SOURCE RECORDS:
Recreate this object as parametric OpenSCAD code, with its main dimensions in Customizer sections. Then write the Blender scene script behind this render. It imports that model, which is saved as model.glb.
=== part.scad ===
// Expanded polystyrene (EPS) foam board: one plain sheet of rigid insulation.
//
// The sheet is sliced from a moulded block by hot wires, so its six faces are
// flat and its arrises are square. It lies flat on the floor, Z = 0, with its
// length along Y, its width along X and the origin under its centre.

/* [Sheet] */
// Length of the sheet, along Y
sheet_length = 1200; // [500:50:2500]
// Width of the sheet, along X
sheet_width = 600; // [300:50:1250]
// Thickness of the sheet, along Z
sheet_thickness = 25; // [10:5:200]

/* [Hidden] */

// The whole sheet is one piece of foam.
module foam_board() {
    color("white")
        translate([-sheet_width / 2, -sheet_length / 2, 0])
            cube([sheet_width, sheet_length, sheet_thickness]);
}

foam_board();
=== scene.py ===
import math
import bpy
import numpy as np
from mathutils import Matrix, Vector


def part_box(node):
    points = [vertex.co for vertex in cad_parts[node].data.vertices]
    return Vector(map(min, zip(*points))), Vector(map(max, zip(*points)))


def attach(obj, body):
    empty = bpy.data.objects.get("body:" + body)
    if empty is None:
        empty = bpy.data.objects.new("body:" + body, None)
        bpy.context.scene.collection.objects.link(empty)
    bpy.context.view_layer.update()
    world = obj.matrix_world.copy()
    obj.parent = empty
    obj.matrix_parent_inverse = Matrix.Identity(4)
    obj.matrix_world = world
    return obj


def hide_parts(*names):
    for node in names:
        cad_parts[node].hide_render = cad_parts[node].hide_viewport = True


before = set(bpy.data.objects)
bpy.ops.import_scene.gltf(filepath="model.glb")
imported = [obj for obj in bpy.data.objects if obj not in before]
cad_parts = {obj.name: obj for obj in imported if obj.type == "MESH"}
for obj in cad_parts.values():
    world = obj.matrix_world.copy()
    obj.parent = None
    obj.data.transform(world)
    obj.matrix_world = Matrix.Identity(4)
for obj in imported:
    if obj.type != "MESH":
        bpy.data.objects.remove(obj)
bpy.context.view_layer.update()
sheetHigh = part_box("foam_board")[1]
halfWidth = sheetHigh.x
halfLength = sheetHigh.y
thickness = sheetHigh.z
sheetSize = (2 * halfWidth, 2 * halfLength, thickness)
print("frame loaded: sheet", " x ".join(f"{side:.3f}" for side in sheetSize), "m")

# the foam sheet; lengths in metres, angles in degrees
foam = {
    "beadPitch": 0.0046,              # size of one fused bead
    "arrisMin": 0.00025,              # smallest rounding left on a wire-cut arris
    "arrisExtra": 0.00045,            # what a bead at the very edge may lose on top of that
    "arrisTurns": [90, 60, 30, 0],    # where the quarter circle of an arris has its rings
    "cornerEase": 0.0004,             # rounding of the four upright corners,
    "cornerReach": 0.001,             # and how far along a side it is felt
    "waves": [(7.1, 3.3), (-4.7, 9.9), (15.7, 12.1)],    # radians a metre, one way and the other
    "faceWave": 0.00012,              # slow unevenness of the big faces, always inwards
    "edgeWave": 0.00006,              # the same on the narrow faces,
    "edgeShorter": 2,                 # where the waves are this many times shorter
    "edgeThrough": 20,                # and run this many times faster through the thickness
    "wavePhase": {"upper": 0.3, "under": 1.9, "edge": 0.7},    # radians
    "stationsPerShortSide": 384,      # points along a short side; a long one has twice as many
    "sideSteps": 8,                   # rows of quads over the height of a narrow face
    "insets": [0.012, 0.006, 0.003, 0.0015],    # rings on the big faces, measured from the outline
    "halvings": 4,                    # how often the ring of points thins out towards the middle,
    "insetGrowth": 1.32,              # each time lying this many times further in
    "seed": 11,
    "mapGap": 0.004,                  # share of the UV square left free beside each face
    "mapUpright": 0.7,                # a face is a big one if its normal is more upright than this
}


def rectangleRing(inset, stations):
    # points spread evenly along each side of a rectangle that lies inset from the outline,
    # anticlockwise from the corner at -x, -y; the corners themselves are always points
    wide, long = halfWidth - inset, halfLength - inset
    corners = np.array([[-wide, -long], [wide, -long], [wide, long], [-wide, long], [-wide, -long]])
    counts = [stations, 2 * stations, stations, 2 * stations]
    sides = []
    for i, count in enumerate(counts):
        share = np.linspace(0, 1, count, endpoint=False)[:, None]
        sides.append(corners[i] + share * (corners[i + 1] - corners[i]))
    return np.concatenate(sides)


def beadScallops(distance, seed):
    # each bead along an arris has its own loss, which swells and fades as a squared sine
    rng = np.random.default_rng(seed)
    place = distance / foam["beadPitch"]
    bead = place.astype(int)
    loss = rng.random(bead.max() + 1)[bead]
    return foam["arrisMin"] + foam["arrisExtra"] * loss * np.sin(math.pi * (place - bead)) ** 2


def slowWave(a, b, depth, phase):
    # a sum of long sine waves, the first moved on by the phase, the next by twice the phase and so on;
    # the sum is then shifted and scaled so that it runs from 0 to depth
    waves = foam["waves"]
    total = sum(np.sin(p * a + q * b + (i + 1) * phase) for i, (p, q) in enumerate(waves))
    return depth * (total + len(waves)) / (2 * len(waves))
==
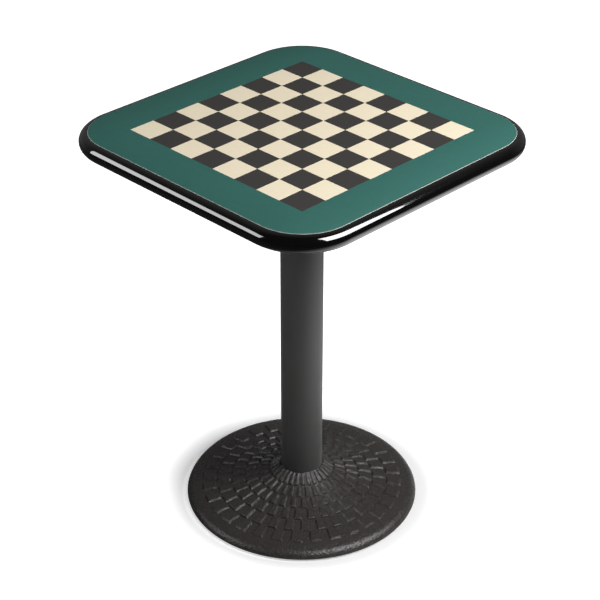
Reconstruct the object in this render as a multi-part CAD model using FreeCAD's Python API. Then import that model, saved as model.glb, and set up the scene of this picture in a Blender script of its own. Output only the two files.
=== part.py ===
--
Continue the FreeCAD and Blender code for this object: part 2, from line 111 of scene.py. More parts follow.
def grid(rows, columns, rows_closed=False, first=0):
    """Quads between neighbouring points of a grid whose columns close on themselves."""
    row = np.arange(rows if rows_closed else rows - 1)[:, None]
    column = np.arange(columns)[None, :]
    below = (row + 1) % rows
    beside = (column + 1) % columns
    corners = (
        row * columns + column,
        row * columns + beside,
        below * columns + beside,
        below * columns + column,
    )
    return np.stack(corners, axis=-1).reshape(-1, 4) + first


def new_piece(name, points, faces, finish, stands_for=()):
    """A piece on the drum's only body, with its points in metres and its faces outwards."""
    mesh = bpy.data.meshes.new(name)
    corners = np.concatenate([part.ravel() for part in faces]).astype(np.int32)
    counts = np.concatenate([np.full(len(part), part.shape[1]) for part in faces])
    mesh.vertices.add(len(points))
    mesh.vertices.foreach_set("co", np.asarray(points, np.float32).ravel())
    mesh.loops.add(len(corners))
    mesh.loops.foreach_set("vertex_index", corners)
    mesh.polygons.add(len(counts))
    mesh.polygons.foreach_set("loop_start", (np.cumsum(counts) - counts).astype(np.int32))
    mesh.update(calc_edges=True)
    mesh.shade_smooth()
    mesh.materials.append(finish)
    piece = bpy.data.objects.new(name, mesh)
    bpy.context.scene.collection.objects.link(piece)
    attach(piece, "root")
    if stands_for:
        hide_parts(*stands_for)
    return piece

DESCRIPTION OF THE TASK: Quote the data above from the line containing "piece of foam." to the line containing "obj.matrix_parent_inverse = Matrix.Identity(4)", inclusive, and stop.

FULL RESPONSE:
// The whole sheet is one piece of foam.
module foam_board() {
    color("white")
        translate([-sheet_width / 2, -sheet_length / 2, 0])
            cube([sheet_width, sheet_length, sheet_thickness]);
}

foam_board();
=== scene.py ===
import math
import bpy
import numpy as np
from mathutils import Matrix, Vector


def part_box(node):
    points = [vertex.co for vertex in cad_parts[node].data.vertices]
    return Vector(map(min, zip(*points))), Vector(map(max, zip(*points)))


def attach(obj, body):
    empty = bpy.data.objects.get("body:" + body)
    if empty is None:
        empty = bpy.data.objects.new("body:" + body, None)
        bpy.context.scene.collection.objects.link(empty)
    bpy.context.view_layer.update()
    world = obj.matrix_world.copy()
    obj.parent = empty
    obj.matrix_parent_inverse = Matrix.Identity(4)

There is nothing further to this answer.